**Given problem**.
Every record below should be printed exactly as it appears.

Records contained in a dataset

********************

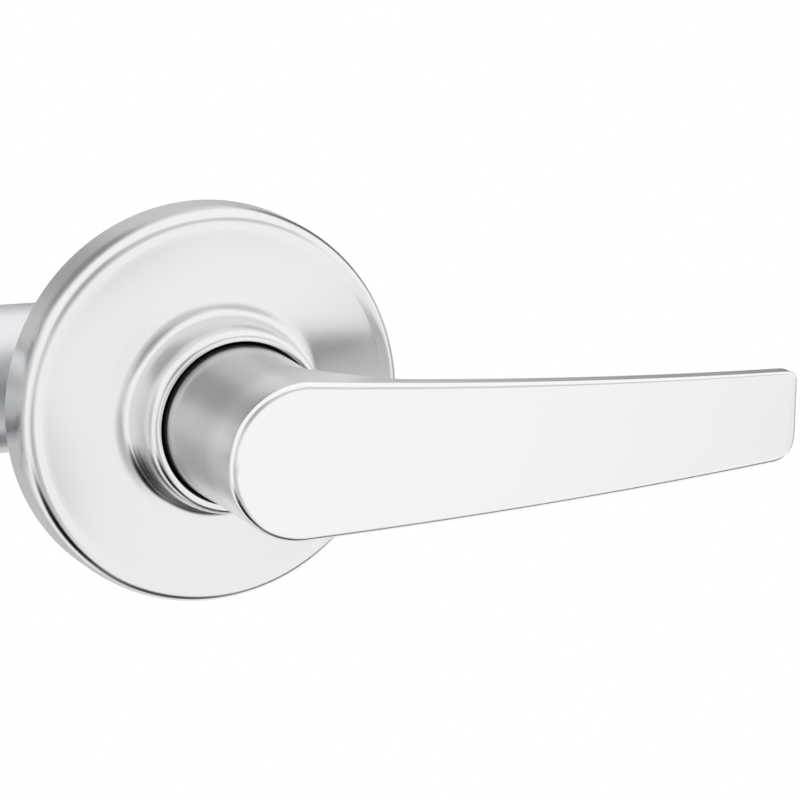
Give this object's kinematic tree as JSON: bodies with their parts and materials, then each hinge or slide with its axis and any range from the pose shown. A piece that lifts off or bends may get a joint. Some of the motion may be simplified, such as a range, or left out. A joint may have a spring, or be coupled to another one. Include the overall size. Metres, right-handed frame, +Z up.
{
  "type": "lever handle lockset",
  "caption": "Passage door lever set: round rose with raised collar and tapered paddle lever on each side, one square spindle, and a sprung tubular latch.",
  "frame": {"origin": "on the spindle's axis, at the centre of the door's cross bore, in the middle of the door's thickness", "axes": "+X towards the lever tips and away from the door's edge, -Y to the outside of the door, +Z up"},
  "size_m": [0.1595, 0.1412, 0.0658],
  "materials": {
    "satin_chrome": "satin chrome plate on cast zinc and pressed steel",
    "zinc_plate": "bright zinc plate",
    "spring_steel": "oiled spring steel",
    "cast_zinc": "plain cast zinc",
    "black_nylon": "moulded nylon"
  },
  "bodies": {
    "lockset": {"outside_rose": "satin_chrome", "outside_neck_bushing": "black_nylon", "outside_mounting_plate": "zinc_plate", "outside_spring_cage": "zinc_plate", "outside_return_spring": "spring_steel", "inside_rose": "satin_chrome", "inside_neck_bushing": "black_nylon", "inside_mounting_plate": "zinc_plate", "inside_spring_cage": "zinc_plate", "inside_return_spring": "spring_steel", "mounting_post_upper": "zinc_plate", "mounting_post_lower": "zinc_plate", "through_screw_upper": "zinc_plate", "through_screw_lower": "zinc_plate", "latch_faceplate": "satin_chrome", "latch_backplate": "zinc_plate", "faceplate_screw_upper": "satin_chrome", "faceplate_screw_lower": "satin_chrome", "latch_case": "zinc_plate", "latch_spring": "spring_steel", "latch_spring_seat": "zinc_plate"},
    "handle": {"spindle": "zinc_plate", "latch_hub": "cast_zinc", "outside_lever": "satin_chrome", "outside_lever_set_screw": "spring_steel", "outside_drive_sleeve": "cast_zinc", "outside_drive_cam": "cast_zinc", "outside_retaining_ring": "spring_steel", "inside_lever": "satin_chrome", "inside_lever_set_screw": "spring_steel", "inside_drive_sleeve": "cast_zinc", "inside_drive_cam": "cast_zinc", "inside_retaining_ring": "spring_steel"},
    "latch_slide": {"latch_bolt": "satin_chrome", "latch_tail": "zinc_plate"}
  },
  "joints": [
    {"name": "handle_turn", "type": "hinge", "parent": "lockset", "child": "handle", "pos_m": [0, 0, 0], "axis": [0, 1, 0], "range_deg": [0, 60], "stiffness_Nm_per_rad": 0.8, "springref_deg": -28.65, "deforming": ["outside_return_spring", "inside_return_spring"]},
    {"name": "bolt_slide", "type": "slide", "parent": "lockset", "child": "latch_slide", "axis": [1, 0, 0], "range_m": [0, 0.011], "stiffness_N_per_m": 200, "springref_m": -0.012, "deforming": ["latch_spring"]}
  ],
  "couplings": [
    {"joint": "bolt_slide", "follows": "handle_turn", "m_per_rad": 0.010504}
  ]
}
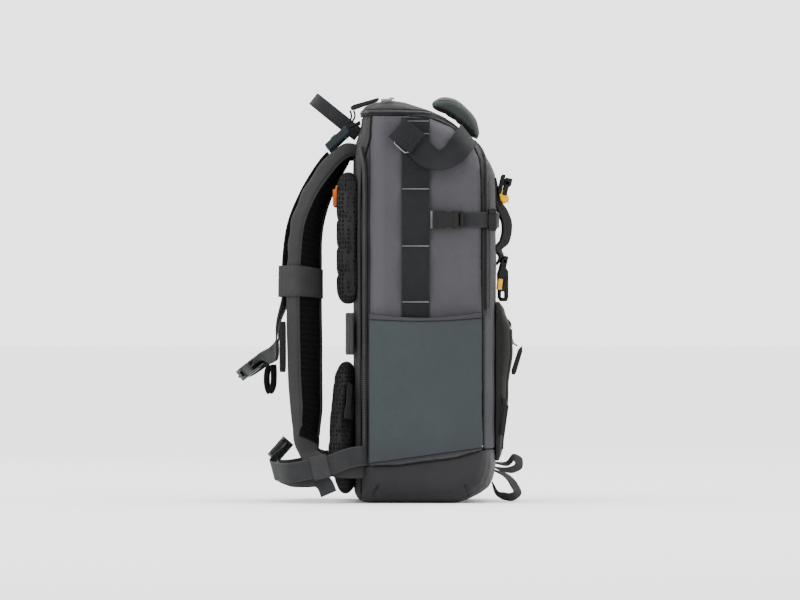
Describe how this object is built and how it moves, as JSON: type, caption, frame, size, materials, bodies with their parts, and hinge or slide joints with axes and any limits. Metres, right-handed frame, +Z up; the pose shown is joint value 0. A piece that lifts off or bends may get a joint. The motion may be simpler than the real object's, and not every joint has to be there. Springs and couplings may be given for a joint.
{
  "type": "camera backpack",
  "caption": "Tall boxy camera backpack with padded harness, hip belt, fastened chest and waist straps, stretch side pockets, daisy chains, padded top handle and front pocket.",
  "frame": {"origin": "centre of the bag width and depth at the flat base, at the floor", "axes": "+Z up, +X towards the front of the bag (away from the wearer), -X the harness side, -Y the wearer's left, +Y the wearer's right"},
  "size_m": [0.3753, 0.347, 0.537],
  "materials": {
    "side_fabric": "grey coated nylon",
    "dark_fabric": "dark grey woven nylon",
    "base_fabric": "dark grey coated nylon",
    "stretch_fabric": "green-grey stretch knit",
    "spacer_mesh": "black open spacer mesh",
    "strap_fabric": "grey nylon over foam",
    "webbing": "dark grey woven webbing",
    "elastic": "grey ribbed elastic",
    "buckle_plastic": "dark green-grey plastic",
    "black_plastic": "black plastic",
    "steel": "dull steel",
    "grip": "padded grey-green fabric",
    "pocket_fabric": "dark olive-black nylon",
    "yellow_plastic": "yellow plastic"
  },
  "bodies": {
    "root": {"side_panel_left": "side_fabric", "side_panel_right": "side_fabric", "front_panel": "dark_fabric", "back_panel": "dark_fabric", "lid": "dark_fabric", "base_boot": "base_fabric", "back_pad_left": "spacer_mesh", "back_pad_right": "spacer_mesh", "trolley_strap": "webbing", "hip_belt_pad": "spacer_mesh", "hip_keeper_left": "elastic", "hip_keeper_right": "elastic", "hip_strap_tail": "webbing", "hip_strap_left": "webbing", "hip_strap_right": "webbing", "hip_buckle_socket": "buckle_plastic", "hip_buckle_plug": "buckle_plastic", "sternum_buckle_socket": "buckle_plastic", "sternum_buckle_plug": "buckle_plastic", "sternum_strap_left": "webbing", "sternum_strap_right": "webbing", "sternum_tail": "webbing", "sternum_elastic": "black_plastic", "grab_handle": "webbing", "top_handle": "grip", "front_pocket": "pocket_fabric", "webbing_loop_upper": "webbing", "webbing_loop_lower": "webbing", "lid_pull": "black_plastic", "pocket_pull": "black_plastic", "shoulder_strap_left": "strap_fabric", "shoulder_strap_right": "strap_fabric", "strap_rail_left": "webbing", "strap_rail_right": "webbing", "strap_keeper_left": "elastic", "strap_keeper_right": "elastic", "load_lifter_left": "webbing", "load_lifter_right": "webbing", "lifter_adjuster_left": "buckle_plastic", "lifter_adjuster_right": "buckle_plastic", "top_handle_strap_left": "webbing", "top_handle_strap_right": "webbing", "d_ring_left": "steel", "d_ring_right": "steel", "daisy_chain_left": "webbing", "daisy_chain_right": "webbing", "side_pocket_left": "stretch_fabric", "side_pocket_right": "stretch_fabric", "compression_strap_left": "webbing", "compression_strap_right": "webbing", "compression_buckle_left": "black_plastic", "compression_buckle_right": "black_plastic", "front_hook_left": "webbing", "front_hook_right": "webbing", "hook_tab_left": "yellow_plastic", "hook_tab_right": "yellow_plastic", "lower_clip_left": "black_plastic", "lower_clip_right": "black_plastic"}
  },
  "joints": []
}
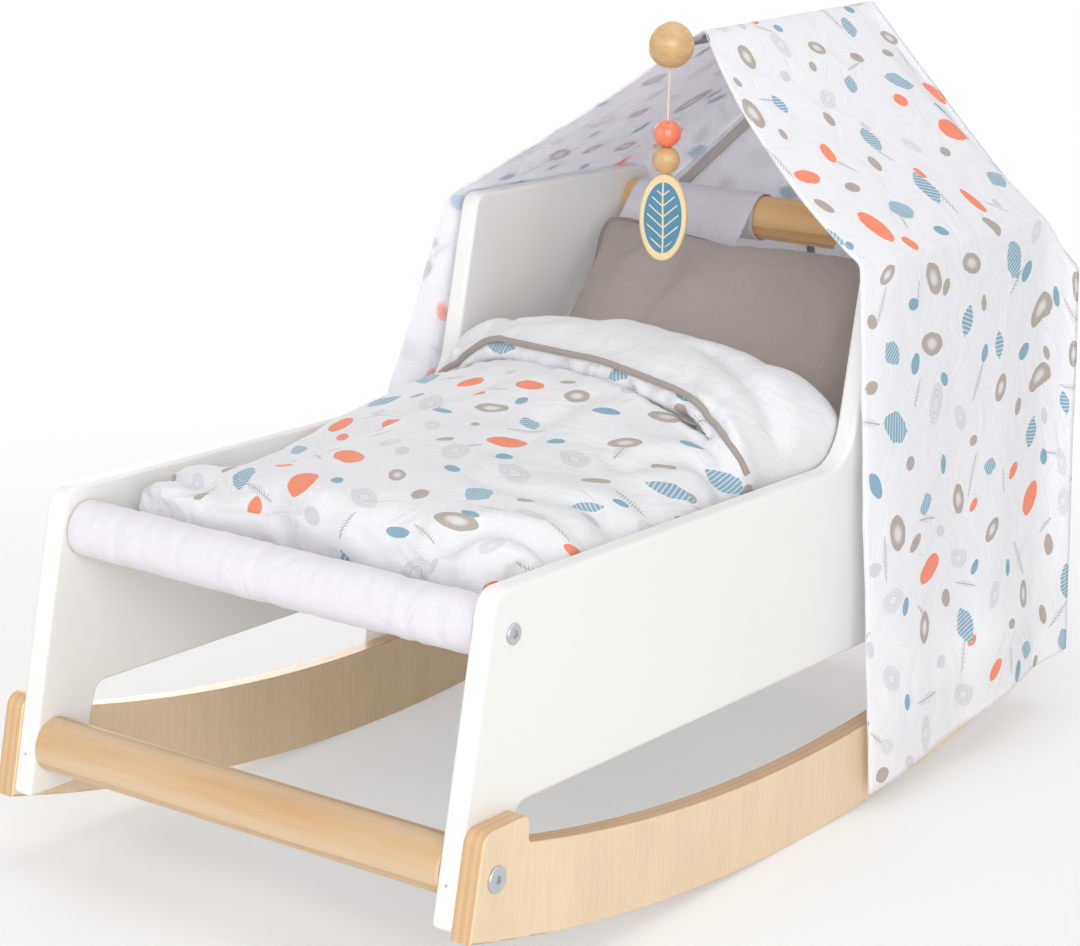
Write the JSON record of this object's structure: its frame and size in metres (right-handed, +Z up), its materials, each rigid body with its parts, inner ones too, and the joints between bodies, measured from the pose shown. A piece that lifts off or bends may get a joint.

********************

**The output**.
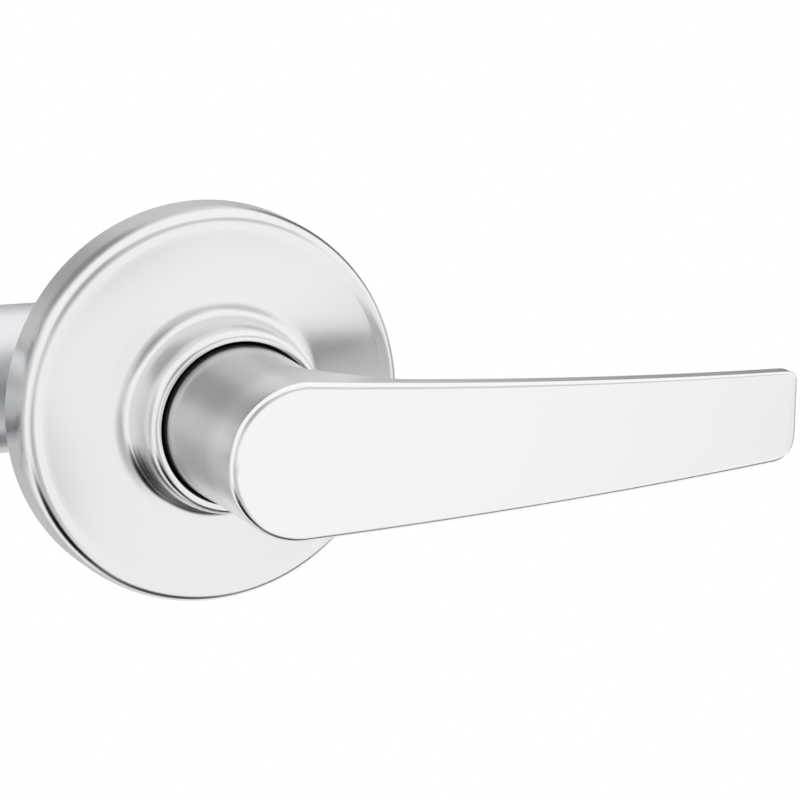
Give this object's kinematic tree as JSON: bodies with their parts and materials, then each hinge or slide with its axis and any range from the pose shown. A piece that lifts off or bends may get a joint. Some of the motion may be simplified, such as a range, or left out. A joint may have a spring, or be coupled to another one. Include the overall size. Metres, right-handed frame, +Z up.
{
  "type": "lever handle lockset",
  "caption": "Passage door lever set: round rose with raised collar and tapered paddle lever on each side, one square spindle, and a sprung tubular latch.",
  "frame": {"origin": "on the spindle's axis, at the centre of the door's cross bore, in the middle of the door's thickness", "axes": "+X towards the lever tips and away from the door's edge, -Y to the outside of the door, +Z up"},
  "size_m": [0.1595, 0.1412, 0.0658],
  "materials": {
    "satin_chrome": "satin chrome plate on cast zinc and pressed steel",
    "zinc_plate": "bright zinc plate",
    "spring_steel": "oiled spring steel",
    "cast_zinc": "plain cast zinc",
    "black_nylon": "moulded nylon"
  },
  "bodies": {
    "lockset": {"outside_rose": "satin_chrome", "outside_neck_bushing": "black_nylon", "outside_mounting_plate": "zinc_plate", "outside_spring_cage": "zinc_plate", "outside_return_spring": "spring_steel", "inside_rose": "satin_chrome", "inside_neck_bushing": "black_nylon", "inside_mounting_plate": "zinc_plate", "inside_spring_cage": "zinc_plate", "inside_return_spring": "spring_steel", "mounting_post_upper": "zinc_plate", "mounting_post_lower": "zinc_plate", "through_screw_upper": "zinc_plate", "through_screw_lower": "zinc_plate", "latch_faceplate": "satin_chrome", "latch_backplate": "zinc_plate", "faceplate_screw_upper": "satin_chrome", "faceplate_screw_lower": "satin_chrome", "latch_case": "zinc_plate", "latch_spring": "spring_steel", "latch_spring_seat": "zinc_plate"},
    "handle": {"spindle": "zinc_plate", "latch_hub": "cast_zinc", "outside_lever": "satin_chrome", "outside_lever_set_screw": "spring_steel", "outside_drive_sleeve": "cast_zinc", "outside_drive_cam": "cast_zinc", "outside_retaining_ring": "spring_steel", "inside_lever": "satin_chrome", "inside_lever_set_screw": "spring_steel", "inside_drive_sleeve": "cast_zinc", "inside_drive_cam": "cast_zinc", "inside_retaining_ring": "spring_steel"},
    "latch_slide": {"latch_bolt": "satin_chrome", "latch_tail": "zinc_plate"}
  },
  "joints": [
    {"name": "handle_turn", "type": "hinge", "parent": "lockset", "child": "handle", "pos_m": [0, 0, 0], "axis": [0, 1, 0], "range_deg": [0, 60], "stiffness_Nm_per_rad": 0.8, "springref_deg": -28.65, "deforming": ["outside_return_spring", "inside_return_spring"]},
    {"name": "bolt_slide", "type": "slide", "parent": "lockset", "child": "latch_slide", "axis": [1, 0, 0], "range_m": [0, 0.011], "stiffness_N_per_m": 200, "springref_m": -0.012, "deforming": ["latch_spring"]}
  ],
  "couplings": [
    {"joint": "bolt_slide", "follows": "handle_turn", "m_per_rad": 0.010504}
  ]
}
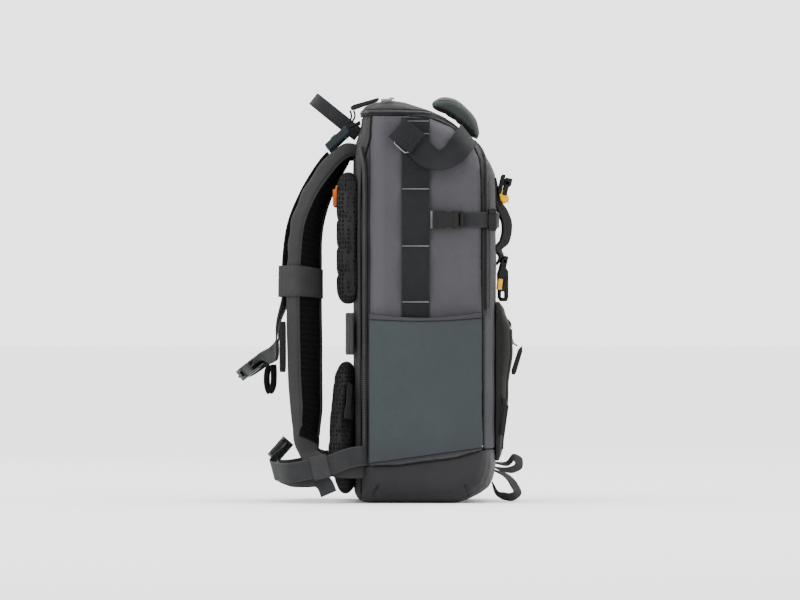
Describe how this object is built and how it moves, as JSON: type, caption, frame, size, materials, bodies with their parts, and hinge or slide joints with axes and any limits. Metres, right-handed frame, +Z up; the pose shown is joint value 0. A piece that lifts off or bends may get a joint. The motion may be simpler than the real object's, and not every joint has to be there. Springs and couplings may be given for a joint.
{
  "type": "camera backpack",
  "caption": "Tall boxy camera backpack with padded harness, hip belt, fastened chest and waist straps, stretch side pockets, daisy chains, padded top handle and front pocket.",
  "frame": {"origin": "centre of the bag width and depth at the flat base, at the floor", "axes": "+Z up, +X towards the front of the bag (away from the wearer), -X the harness side, -Y the wearer's left, +Y the wearer's right"},
  "size_m": [0.3753, 0.347, 0.537],
  "materials": {
    "side_fabric": "grey coated nylon",
    "dark_fabric": "dark grey woven nylon",
    "base_fabric": "dark grey coated nylon",
    "stretch_fabric": "green-grey stretch knit",
    "spacer_mesh": "black open spacer mesh",
    "strap_fabric": "grey nylon over foam",
    "webbing": "dark grey woven webbing",
    "elastic": "grey ribbed elastic",
    "buckle_plastic": "dark green-grey plastic",
    "black_plastic": "black plastic",
    "steel": "dull steel",
    "grip": "padded grey-green fabric",
    "pocket_fabric": "dark olive-black nylon",
    "yellow_plastic": "yellow plastic"
  },
  "bodies": {
    "root": {"side_panel_left": "side_fabric", "side_panel_right": "side_fabric", "front_panel": "dark_fabric", "back_panel": "dark_fabric", "lid": "dark_fabric", "base_boot": "base_fabric", "back_pad_left": "spacer_mesh", "back_pad_right": "spacer_mesh", "trolley_strap": "webbing", "hip_belt_pad": "spacer_mesh", "hip_keeper_left": "elastic", "hip_keeper_right": "elastic", "hip_strap_tail": "webbing", "hip_strap_left": "webbing", "hip_strap_right": "webbing", "hip_buckle_socket": "buckle_plastic", "hip_buckle_plug": "buckle_plastic", "sternum_buckle_socket": "buckle_plastic", "sternum_buckle_plug": "buckle_plastic", "sternum_strap_left": "webbing", "sternum_strap_right": "webbing", "sternum_tail": "webbing", "sternum_elastic": "black_plastic", "grab_handle": "webbing", "top_handle": "grip", "front_pocket": "pocket_fabric", "webbing_loop_upper": "webbing", "webbing_loop_lower": "webbing", "lid_pull": "black_plastic", "pocket_pull": "black_plastic", "shoulder_strap_left": "strap_fabric", "shoulder_strap_right": "strap_fabric", "strap_rail_left": "webbing", "strap_rail_right": "webbing", "strap_keeper_left": "elastic", "strap_keeper_right": "elastic", "load_lifter_left": "webbing", "load_lifter_right": "webbing", "lifter_adjuster_left": "buckle_plastic", "lifter_adjuster_right": "buckle_plastic", "top_handle_strap_left": "webbing", "top_handle_strap_right": "webbing", "d_ring_left": "steel", "d_ring_right": "steel", "daisy_chain_left": "webbing", "daisy_chain_right": "webbing", "side_pocket_left": "stretch_fabric", "side_pocket_right": "stretch_fabric", "compression_strap_left": "webbing", "compression_strap_right": "webbing", "compression_buckle_left": "black_plastic", "compression_buckle_right": "black_plastic", "front_hook_left": "webbing", "front_hook_right": "webbing", "hook_tab_left": "yellow_plastic", "hook_tab_right": "yellow_plastic", "lower_clip_left": "black_plastic", "lower_clip_right": "black_plastic"}
  },
  "joints": []
}
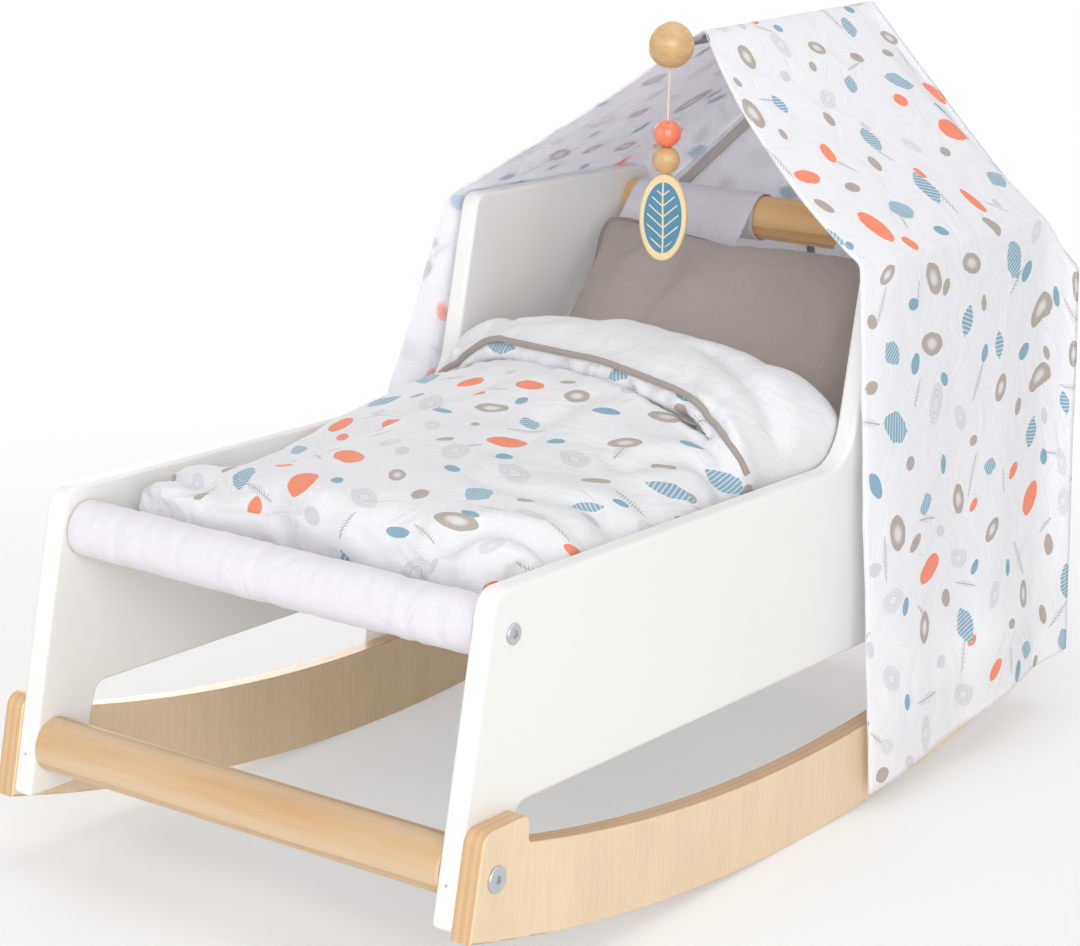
Write the JSON record of this object's structure: its frame and size in metres (right-handed, +Z up), its materials, each rigid body with its parts, inner ones too, and the joints between bodies, measured from the pose shown. A piece that lifts off or bends may get a joint.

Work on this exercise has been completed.